__Exercise directions__:
In the listing below, find the line holding "for name, shape" and the line holding "points = [vertex.co". Write out those two lines and all lines between, exactly, and nothing more.
********
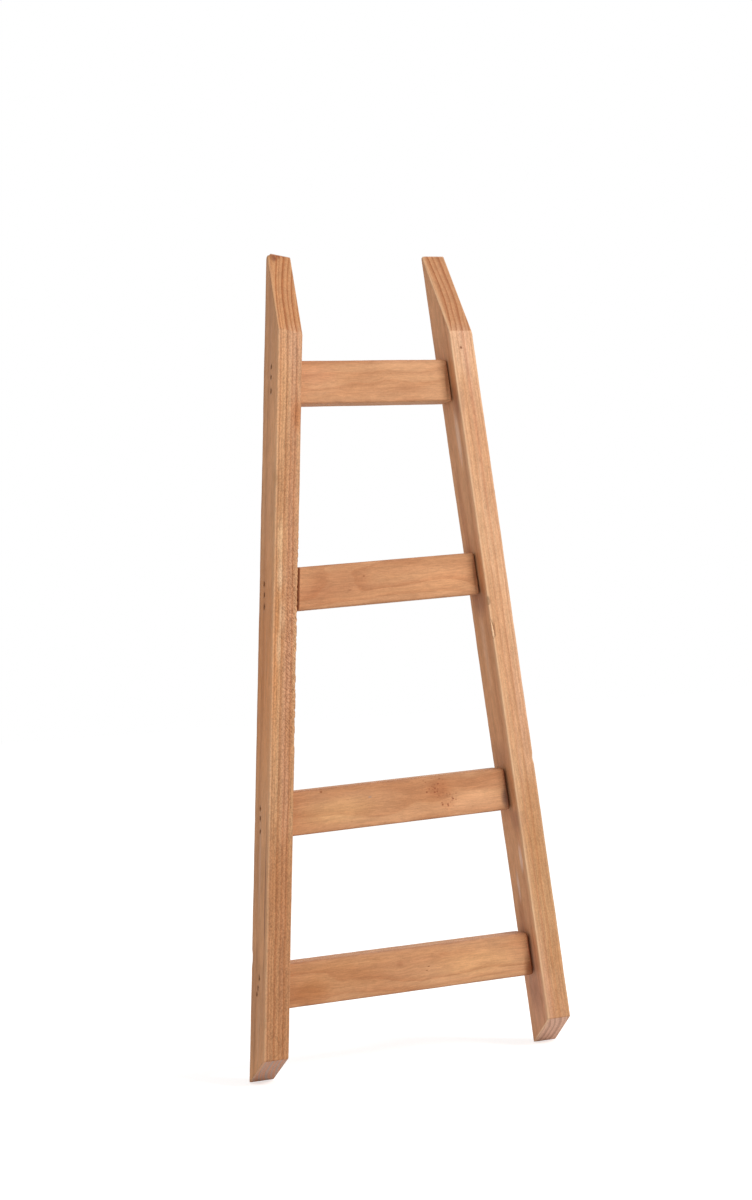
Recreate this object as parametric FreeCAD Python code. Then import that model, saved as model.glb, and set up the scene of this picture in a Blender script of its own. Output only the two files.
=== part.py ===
import FreeCAD, Part
import math
import os
from collections import namedtuple

from FreeCAD import Placement, Rotation, Vector

# A blanket ladder: two stiles that draw in towards the top, four rungs set on edge
# between them, and brads driven through the stiles into the rung ends.
# Millimetres. Z is up, X runs across the ladder and +Y is towards its back. The origin is
# on the floor, midway between the stiles and midway through their depth.

# Outline
FOOT_WIDTH = 500.0          # over the outsides of the stiles, at the floor
TOP_WIDTH = 290.0           # over the outsides of the stiles, at their tips

# Stiles
STILE_THICKNESS = 38.0
STILE_DEPTH = 64.0
STILE_ARRIS = 1.5           # radius on the long edges
TOP_BEVEL_LENGTH = 129.0    # from the tips down to where the bevel leaves the front
TIP_LAND = 2.0              # flat left on each tip, at the back
LEFT_FOOT_RISE = 40.0       # sole saw cut: front edge above back edge, left stile
RIGHT_FOOT_RISE = 45.0      # the same on the right stile
LEFT_TOP_SKEW = 6.5         # top saw cut: inner side below outer side, left stile
RIGHT_TOP_SKEW = 0.5        # the same on the right stile

# Rungs
RUNG_HEIGHT = 64.0
RUNG_THICKNESS = 38.0
RUNG_SETBACK = 20.0         # rung fronts behind the fronts of the stiles
RUNG_ARRIS = 2.0            # radius on the long edges
RELIEF_DEPTH = 15.0         # how far back the ends stand off the stiles

# Heights, from the floor up, between the edges of the rungs
FOOT_CLEARANCE = 109.0      # under the bottom rung
BOTTOM_GAP = 186.0          # bottom rung to lower rung
MIDDLE_GAP = 265.0          # lower rung to upper rung
TOP_GAP = 237.0             # upper rung to top rung
HORN_LENGTH = 169.0         # top rung to the tips of the stiles

# Brads: T-headed wire nails, set below the surface in torn, open pockets
BRAD_LENGTH = 57.0
BRAD_WIRE = 1.6
BRAD_HEAD_LENGTH = 4.2
BRAD_HEAD_THICKNESS = 1.2
BRAD_POINT = 3.0
BRAD_SET = 2.5              # top of the head below the face of the stile
POCKET_LENGTH = 5.0
POCKET_WIDTH = 2.8

LEFT = -1
RIGHT = 1
SIDES = {"left": LEFT, "right": RIGHT}
TOP_SKEW = {LEFT: LEFT_TOP_SKEW, RIGHT: RIGHT_TOP_SKEW}
FOOT_RISE = {LEFT: LEFT_FOOT_RISE, RIGHT: RIGHT_FOOT_RISE}

# One rung: middle is the height of its centre, tilt the degrees by which its right end
# rises and relief its stand-off from each stile at its front face. brads places three
# brads an end: share of the rung's height above its middle, share of its thickness
# behind its front face.
Rung = namedtuple("Rung", "name middle tilt relief brads")

BOTTOM_MIDDLE = FOOT_CLEARANCE + RUNG_HEIGHT / 2
LOWER_MIDDLE = BOTTOM_MIDDLE + RUNG_HEIGHT + BOTTOM_GAP
UPPER_MIDDLE = LOWER_MIDDLE + RUNG_HEIGHT + MIDDLE_GAP
TOP_MIDDLE = UPPER_MIDDLE + RUNG_HEIGHT + TOP_GAP
HEIGHT = TOP_MIDDLE + RUNG_HEIGHT / 2 + HORN_LENGTH

RUNGS = (
    Rung("bottom_rung", BOTTOM_MIDDLE, tilt=0.5, relief={LEFT: 3.0, RIGHT: 1.5},
         brads=((0.19, 0.22), (-0.03, 0.34), (-0.18, 0.44))),
    Rung("lower_rung", LOWER_MIDDLE, tilt=1.5, relief={LEFT: 3.5, RIGHT: 1.5},
         brads=((0.12, 0.50), (-0.10, 0.48), (-0.40, 0.44))),
    Rung("upper_rung", UPPER_MIDDLE, tilt=2.3, relief={LEFT: 8.5, RIGHT: 2.2},
         brads=((0.12, 0.57), (-0.13, 0.53), (-0.41, 0.52))),
    Rung("top_rung", TOP_MIDDLE, tilt=0.5, relief={LEFT: 2.2, RIGHT: 1.0},
         brads=((0.33, 0.24), (0.09, 0.25), (-0.23, 0.23))),
)

TAPER = math.atan2((FOOT_WIDTH - TOP_WIDTH) / 2, HEIGHT)
FRONT = -STILE_DEPTH / 2
BACK = STILE_DEPTH / 2
BIG = 2 * (HEIGHT + FOOT_WIDTH)     # larger than the ladder, for cutting tools


def stile_point(side, along, outward, depth):
    """A point given along the outer face from the floor, out from it and back from the front."""
    across = FOOT_WIDTH / 2 - along * math.sin(TAPER) + outward * math.cos(TAPER)
    height = along * math.cos(TAPER) + outward * math.sin(TAPER)
    return Vector(side * across, FRONT + depth, height)


def lean_with_stile(shape, side, point):
    """Turn a shape that was made upright at the origin to a stile's slope, and move it to a point."""
    shape.Placement = Placement(point, Rotation(Vector(0, 1, 0), -side * math.degrees(TAPER)))
    return shape


def cut_beyond(shape, point, second, third, away_from):
    """Cut a shape back to the plane through three points, on the side that faces away from a point."""
    normal = (second - point).cross(third - point)
    if normal.dot(away_from - point) > 0:
        normal = -normal
    tool = Part.makeBox(BIG, BIG, BIG, Vector(-BIG / 2, -BIG / 2, 0))
    tool.Placement = Placement(point, Rotation(Vector(0, 0, 1), normal))
    return shape.cut(tool)


def eased_bar(box, direction, radius):
    """Round the long edges of a box, which run in a direction."""
    long_edges = [e for e in box.Edges if e.tangentAt(e.FirstParameter).cross(direction).Length < 1e-6]
    return box.makeFillet(radius, long_edges)


def stile_blank(side):
    """A stile before its ends are sawn, longer than it needs to be at both ends."""
    spare = STILE_DEPTH
    corner = Vector(-STILE_THICKNESS if side == RIGHT else 0, FRONT, -spare)
    length = HEIGHT / math.cos(TAPER) + 2 * spare
    box = Part.makeBox(STILE_THICKNESS, STILE_DEPTH, length, corner)
    bar = eased_bar(box, Vector(0, 0, 1), STILE_ARRIS)
    return lean_with_stile(bar, side, Vector(side * FOOT_WIDTH / 2, 0, 0))


def saw_top(stile, side):
    """The land on the tip, and the long bevel from it down to the front of the stile."""
    middle = Vector(0, 0, HEIGHT / 2)
    outer = side * TOP_WIDTH / 2
    inner = outer - side * STILE_THICKNESS
    land = BACK - TIP_LAND
    low = HEIGHT - TOP_SKEW[side]
    tip = Vector(outer, land, HEIGHT)
    inner_tip = Vector(inner, land, low)
    back_tip = Vector(outer, BACK, HEIGHT)
    heel = Vector(outer, FRONT, HEIGHT - TOP_BEVEL_LENGTH)
    landed = cut_beyond(stile, tip, inner_tip, back_tip, middle)
    return cut_beyond(landed, tip, inner_tip, heel, middle)


def saw_foot(stile, side):
    """The sole, level across the ladder and rising towards the front."""
    back_edge = Vector(0, BACK, 0)
    beside = Vector(FOOT_WIDTH, BACK, 0)
    front_edge = Vector(0, FRONT, FOOT_RISE[side])
    return cut_beyond(stile, back_edge, beside, front_edge, Vector(0, 0, HEIGHT))


def rung_blank(rung):
    """A rung before its ends are sawn, as long as the ladder is wide."""
    front = FRONT + RUNG_SETBACK
    corner = Vector(-FOOT_WIDTH / 2, front, -RUNG_HEIGHT / 2)
    box = Part.makeBox(FOOT_WIDTH, RUNG_THICKNESS, RUNG_HEIGHT, corner)
    bar = eased_bar(box, Vector(1, 0, 0), RUNG_ARRIS)
    bar.Placement = Placement(Vector(0, 0, rung.middle), Rotation(Vector(0, 1, 0), -rung.tilt))
    return bar


def saw_rung_end(bar, rung, side):
    """A bearing face flat on the stile, and in front of it a face that stands off the stile."""
    centre = Vector(0, 0, rung.middle)
    inner = -STILE_THICKNESS
    back = RUNG_SETBACK + RUNG_THICKNESS
    turn = RUNG_SETBACK + RELIEF_DEPTH
    low = stile_point(side, 0, inner, turn)
    high = stile_point(side, HEIGHT, inner, turn)
    bearing = cut_beyond(bar, low, high, stile_point(side, 0, inner, back), centre)
    off = stile_point(side, 0, inner - rung.relief[side], RUNG_SETBACK)
    return cut_beyond(bearing, low, high, off, centre)


def brad_places(rung, side):
    """Where the brads of one joint enter the outer face of the stile."""
    places = []
    for height_share, depth_share in rung.brads:
        depth = RUNG_SETBACK + depth_share * RUNG_THICKNESS
        along = (rung.middle + STILE_THICKNESS * math.sin(TAPER)) / math.cos(TAPER)
        reach = stile_point(side, along, -STILE_THICKNESS, depth).x
        end_rise = reach * math.tan(math.radians(rung.tilt))
        shift = (end_rise + height_share * RUNG_HEIGHT) / math.cos(TAPER)
        places.append(stile_point(side, along + shift, 0, depth))
    return places


def brad_solid(side, place):
    """One brad: T head, square wire and chisel point, all of one thickness."""
    head = BRAD_SET + BRAD_HEAD_THICKNESS
    tip = BRAD_SET + BRAD_LENGTH
    half_head = BRAD_HEAD_LENGTH / 2
    half_wire = BRAD_WIRE / 2
    shoulder = tip - BRAD_POINT
    upper = [(BRAD_SET, half_head), (head, half_head), (head, half_wire), (shoulder, half_wire)]
    lower = [(depth, -up) for depth, up in reversed(upper)]
    outline = upper + [(tip, 0.0)] + lower
    points = [Vector(-side * depth, -half_wire, up) for depth, up in outline]
    face = Part.Face(Part.makePolygon(points + points[:1]))
    brad = face.extrude(Vector(0, BRAD_WIRE, 0))
    return lean_with_stile(brad, side, place)


def brad_pocket(side, place):
    """The open hole that is left over the head of a brad."""
    corner = Vector(-BRAD_SET if side == RIGHT else 0, -POCKET_WIDTH / 2, -POCKET_LENGTH / 2)
    pocket = Part.makeBox(BRAD_SET, POCKET_WIDTH, POCKET_LENGTH, corner)
    return lean_with_stile(pocket, side, place)


def build():
    """Every piece of the ladder, by the name of its node."""
    pieces = {}
    for rung in RUNGS:
        bar = rung_blank(rung)
        for side in (LEFT, RIGHT):
            bar = saw_rung_end(bar, rung, side)
        pieces[rung.name] = bar
    for word, side in SIDES.items():
        stile = saw_foot(saw_top(stile_blank(side), side), side)
        for rung in RUNGS:
            places = brad_places(rung, side)
            brads = [brad_solid(side, place) for place in places]
            stile = stile.cut(brads + [brad_pocket(side, place) for place in places])
            pieces[rung.name] = pieces[rung.name].cut(brads)
            pieces[f"{rung.name}_{word}_brads"] = Part.makeCompound(brads)
        pieces[f"{word}_stile"] = stile
    return pieces


def main():
    os.makedirs("parts", exist_ok=True)
    for name, shape in build().items():
        shape.exportStep(f"parts/{name}.step")
        box = shape.BoundBox
        print(f"{name}: {len(shape.Solids)} solid(s), {shape.Volume / 1000:.1f} cm3,",
              f"x {box.XMin:.1f} to {box.XMax:.1f}, y {box.YMin:.1f} to {box.YMax:.1f},",
              f"z {box.ZMin:.1f} to {box.ZMax:.1f}, valid {shape.isValid()}")


main()
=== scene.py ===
import math
from collections import namedtuple

import bpy
import numpy as np
from mathutils import Matrix, Vector


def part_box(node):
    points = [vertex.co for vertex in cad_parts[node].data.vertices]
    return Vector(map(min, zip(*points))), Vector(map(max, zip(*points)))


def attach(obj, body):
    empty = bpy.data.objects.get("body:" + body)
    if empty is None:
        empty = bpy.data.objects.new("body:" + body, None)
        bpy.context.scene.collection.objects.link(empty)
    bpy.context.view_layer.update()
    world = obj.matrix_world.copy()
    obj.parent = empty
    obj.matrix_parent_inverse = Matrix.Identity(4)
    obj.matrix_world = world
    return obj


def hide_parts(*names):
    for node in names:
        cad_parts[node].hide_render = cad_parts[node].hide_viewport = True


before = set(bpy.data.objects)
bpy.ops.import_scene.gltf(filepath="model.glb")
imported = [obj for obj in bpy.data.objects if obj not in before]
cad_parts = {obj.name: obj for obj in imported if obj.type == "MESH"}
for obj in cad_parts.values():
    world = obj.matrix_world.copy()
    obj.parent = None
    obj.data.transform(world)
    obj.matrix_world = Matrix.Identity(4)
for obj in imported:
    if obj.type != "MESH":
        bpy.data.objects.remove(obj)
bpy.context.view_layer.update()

# A blanket ladder of stained pine. Metres, with Z up, X from the left stile to the right one
# and +Y towards the back. Inside a board, places are given along its grain, across its
# thickness and across its width, from the middle of its section.
MM = 0.001

STILES = ("left_stile", "right_stile")
RUNGS = ("bottom_rung", "lower_rung", "upper_rung", "top_rung")
BOARDS = STILES + RUNGS
SIDES = ("left", "right")
UP = np.array((0.0, 0.0, 1.0))
RIGHTWARDS = np.array((1.0, 0.0, 0.0))
FORWARDS = np.array((0.0, -1.0, 0.0))
LOW, HIGH = -1, 1


# ---------------------------------------------------------------- boards, as the frame has them

Plane = namedtuple("Plane", "normal offset area")
Board = namedtuple("Board", "node along thick wide middle half planes")

SAME_PLANE = 0.9999         # cosine between two faces of one plane
FLATNESS = 0.02 * MM
END_LEAN = 0.2              # least cosine between the grain and a sawn face


def corners_of(node):
    """The corners of a node's mesh, one a row."""
    return np.array([v.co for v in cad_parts[node].data.vertices])


def bounding_planes(node):
    """The flat faces that the whole of a node lies behind, the largest first."""
    corners = corners_of(node)
    found = []
    for face in sorted(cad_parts[node].data.polygons, key=lambda face: -face.area):
        normal = np.array(face.normal)
        offset = corners[face.vertices[0]] @ normal
        if (corners @ normal).max() > offset + FLATNESS:
            continue
        same = [i for i, p in enumerate(found) if p.normal @ normal > SAME_PLANE]
        if same:
            known = found[same[0]]
            found[same[0]] = known._replace(area=known.area + face.area)
        else:
            found.append(Plane(normal, offset, face.area))
    return sorted(found, key=lambda p: -p.area)


def read_board(node, along_hint, face_hint):
    """A board's directions, size and sawn ends: thick crosses its wide faces, wide its edges."""
    planes = bounding_planes(node)
    thick = planes[0].normal
    thick = thick * math.copysign(1.0, thick @ face_hint)
    edge = next(p.normal for p in planes if abs(p.normal @ thick) < 1 - SAME_PLANE)
    along = np.cross(thick, edge)
    along = along * math.copysign(1.0, along @ along_hint) / np.linalg.norm(along)
    wide = np.cross(along, thick)
    corners = corners_of(node)
    reach = np.array([(corners @ d).max() for d in (thick, wide)])
    start = np.array([(corners @ d).min() for d in (thick, wide)])
    ends = [p for p in planes if abs(p.normal @ along) > END_LEAN]
    return Board(node, along, thick, wide, (reach + start) / 2, (reach - start) / 2, ends)


def to_world(board, places):
    """Places in a board, one a row as along, thick and wide, in the ladder's own axes."""
    thick = places[:, 1] + board.middle[0]
    wide = places[:, 2] + board.middle[1]
    parts = ((places[:, 0], board.along), (thick, board.thick), (wide, board.wide))
    return sum(np.outer(amount, direction) for amount, direction in parts)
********
__Answer to this task__:
    for name, shape in build().items():
        shape.exportStep(f"parts/{name}.step")
        box = shape.BoundBox
        print(f"{name}: {len(shape.Solids)} solid(s), {shape.Volume / 1000:.1f} cm3,",
              f"x {box.XMin:.1f} to {box.XMax:.1f}, y {box.YMin:.1f} to {box.YMax:.1f},",
              f"z {box.ZMin:.1f} to {box.ZMax:.1f}, valid {shape.isValid()}")


main()
=== scene.py ===
import math
from collections import namedtuple

import bpy
import numpy as np
from mathutils import Matrix, Vector


def part_box(node):
    points = [vertex.co for vertex in cad_parts[node].data.vertices]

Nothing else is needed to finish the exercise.